§ **WRITTEN TASK**: Exactly and only the lines from the one containing "for name, piece" through the one containing "imported = [obj" are to be repeated, both ends included.

§ **MATERIAL**:
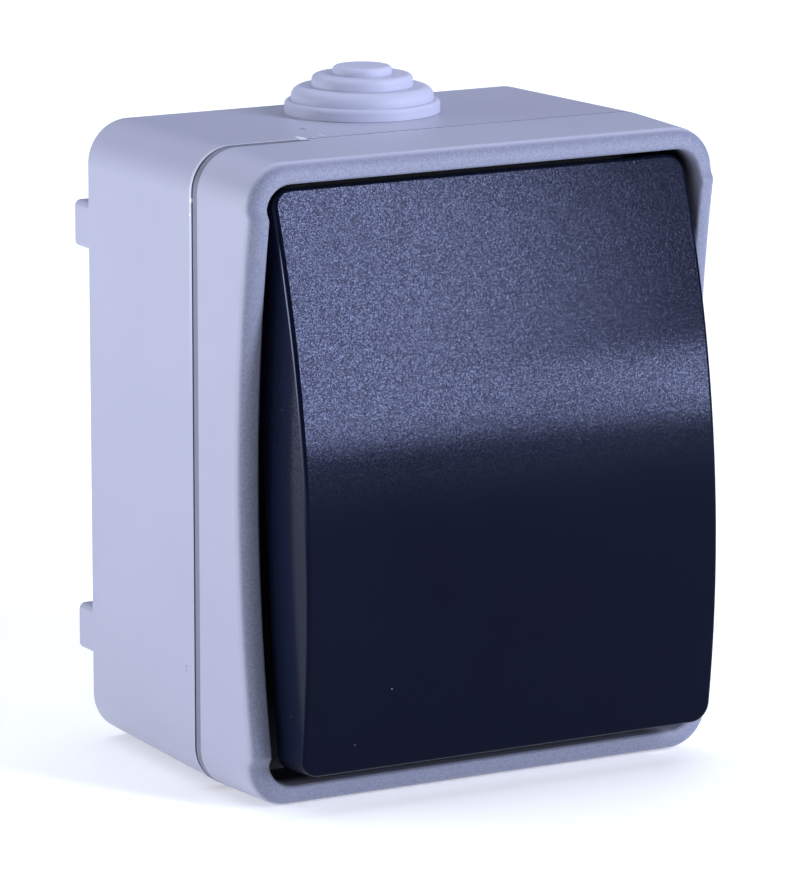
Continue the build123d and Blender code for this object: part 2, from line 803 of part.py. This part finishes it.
# Common contact: strip from the lower terminal, with the knife edge that the lever rocks on
with BuildPart() as common_contact:
    with BuildSketch(front_plane(cavity_floor_depth)):
        with Locations((0, (common_strip_end - cage_outer_height) / 2)):
            Rectangle(2 * strip_half_width, common_strip_end + cage_outer_height)
    extrude(amount=strip_thickness)
    with BuildSketch(section_plane()):
        with BuildLine():
            Polyline(
                (strip_front_depth, knife_half_thickness),
                (lever_pivot_depth, 0),
                (strip_front_depth, -knife_half_thickness),
                close=True,
            )
        make_face()
    extrude(amount=strip_half_width, both=True)


def cage_terminal(height):
    """Brass cage round the end of a contact strip, with a hole for its screw in front."""
    with BuildPart() as cage:
        with BuildSketch(Plane.XY.offset(height - cage_length / 2)):
            with Locations((0, -(cage_back_depth + cage_front_depth) / 2)):
                Rectangle(2 * cage_half_width, cage_front_depth - cage_back_depth)
            with Locations((0, -cavity_floor_depth - cage_window_depth / 2)):
                Rectangle(
                    2 * (strip_half_width + screw_clearance), cage_window_depth, mode=Mode.SUBTRACT
                )
        extrude(amount=cage_length)
        with BuildSketch(front_plane(cage_front_depth)):
            with Locations((0, height)):
                Circle(terminal_screw_radius + screw_clearance)
        extrude(amount=-cage_top_thickness, mode=Mode.SUBTRACT)
    return cage


line_clamp = cage_terminal(cage_offset)
load_clamp = cage_terminal(-cage_offset)

terminal_screws = slotted_screws(
    front_plane(cage_front_depth),
    [(0, cage_offset), (0, -cage_offset)],
    terminal_head_radius,
    terminal_head_height,
    terminal_screw_radius,
    terminal_screw_length,
)

mechanism_screws = slotted_screws(
    front_plane(base_back_depth + ear_thickness),
    ear_screw_points,
    screw_head_radius,
    screw_head_height,
    screw_radius,
    mechanism_screw_length,
)

cover_screws = slotted_screws(
    front_plane(deck_front_depth),
    cover_screw_points,
    screw_head_radius,
    screw_head_height,
    screw_radius,
    cover_screw_length,
)

pieces = {
    "rear_housing": rear_housing,
    "cable_gland": cable_gland,
    "housing_seal": housing_seal,
    "front_cover": front_cover,
    "cover_screws": cover_screws,
    "rocker_button": rocker_button,
    "rocker_actuator": rocker_actuator,
    "plunger": plunger,
    "plunger_spring": plunger_spring,
    "return_spring": return_spring,
    "mechanism_base": mechanism_base,
    "mechanism_screws": mechanism_screws,
    "bearing_frame": bearing_frame,
    "mechanism_seal": mechanism_seal,
    "contact_lever": contact_lever,
    "moving_contact_tip": moving_contact_tip,
    "fixed_contact": fixed_contact,
    "fixed_contact_tip": fixed_contact_tip,
    "common_contact": common_contact,
    "line_clamp": line_clamp,
    "load_clamp": load_clamp,
    "terminal_screws": terminal_screws,
}

os.makedirs("parts", exist_ok=True)
for name, piece in pieces.items():
    piece.part.label = name
    export_step(piece.part, f"parts/{name}.step")
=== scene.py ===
"""Studio picture of a surface-mounted pushbutton switch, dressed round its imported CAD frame."""

import json
import math

import bpy
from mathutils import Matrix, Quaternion, Vector


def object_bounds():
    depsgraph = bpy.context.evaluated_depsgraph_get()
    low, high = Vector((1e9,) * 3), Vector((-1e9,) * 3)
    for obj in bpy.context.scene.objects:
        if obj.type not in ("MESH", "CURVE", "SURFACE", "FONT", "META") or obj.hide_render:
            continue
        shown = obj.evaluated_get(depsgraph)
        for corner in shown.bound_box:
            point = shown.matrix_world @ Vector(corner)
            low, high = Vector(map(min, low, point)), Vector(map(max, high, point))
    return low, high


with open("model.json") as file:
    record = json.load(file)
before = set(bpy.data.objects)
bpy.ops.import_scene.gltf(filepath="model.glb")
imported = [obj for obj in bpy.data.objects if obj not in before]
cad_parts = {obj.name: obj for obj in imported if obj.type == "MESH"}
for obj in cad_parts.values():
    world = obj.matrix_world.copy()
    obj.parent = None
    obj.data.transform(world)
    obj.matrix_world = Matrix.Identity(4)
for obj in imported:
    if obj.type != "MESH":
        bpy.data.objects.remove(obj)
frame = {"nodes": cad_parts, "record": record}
cad_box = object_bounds()

MM = 0.001

# Camera, worked out from the outlines of the box in the photograph
VIEW_AZIMUTH = -29.55
VIEW_ELEVATION = 11.78
VIEW_DISTANCE = 0.7491
VIEW_TARGET = Vector((-1.95, -28.4, 0.0)) * MM
VIEW_LENS = 246.0

# Studio light
SWITCH_MIDDLE = Vector((0.0, -25.0, 0.0)) * MM
PALE_BLUE = (0.88, 0.93, 1.0)
SKY_BLUE = (0.78, 0.83, 1.0)
WORLD_STRENGTH = 0.08
FLOOR_SIZE = 6.0
FLOOR_GLOW = 0.3

# Recess round the button, which the shell's material darkens with painted shade
RECESS_HALF_WIDTH = 30.5 * MM
RECESS_HALF_HEIGHT = 37.2 * MM
RECESS_DECK_Y = -37.5 * MM
RECESS_LIGHT_Y = -46.0 * MM
RECESS_DARK_Y = -42.0 * MM

# Line between box and cover, with a pale line on the box's edge and a band of painted groove
# shade on the cover's.
# Both show only left of the gland.
PALE_EDGE_Y = -32.0 * MM
PALE_EDGE_HALF_WIDTH = 0.28 * MM
GROOVE_SHADE_Y = -33.2 * MM
GROOVE_SHADE_HALF_WIDTH = 0.55 * MM
LINE_START_X = -17.0 * MM
LINE_FULL_X = -17.6 * MM
PALE_EDGE_START_Z = 5.0 * MM
PALE_EDGE_FULL_Z = 35.0 * MM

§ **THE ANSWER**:
for name, piece in pieces.items():
    piece.part.label = name
    export_step(piece.part, f"parts/{name}.step")
=== scene.py ===
"""Studio picture of a surface-mounted pushbutton switch, dressed round its imported CAD frame."""

import json
import math

import bpy
from mathutils import Matrix, Quaternion, Vector


def object_bounds():
    depsgraph = bpy.context.evaluated_depsgraph_get()
    low, high = Vector((1e9,) * 3), Vector((-1e9,) * 3)
    for obj in bpy.context.scene.objects:
        if obj.type not in ("MESH", "CURVE", "SURFACE", "FONT", "META") or obj.hide_render:
            continue
        shown = obj.evaluated_get(depsgraph)
        for corner in shown.bound_box:
            point = shown.matrix_world @ Vector(corner)
            low, high = Vector(map(min, low, point)), Vector(map(max, high, point))
    return low, high


with open("model.json") as file:
    record = json.load(file)
before = set(bpy.data.objects)
bpy.ops.import_scene.gltf(filepath="model.glb")
imported = [obj for obj in bpy.data.objects if obj not in before]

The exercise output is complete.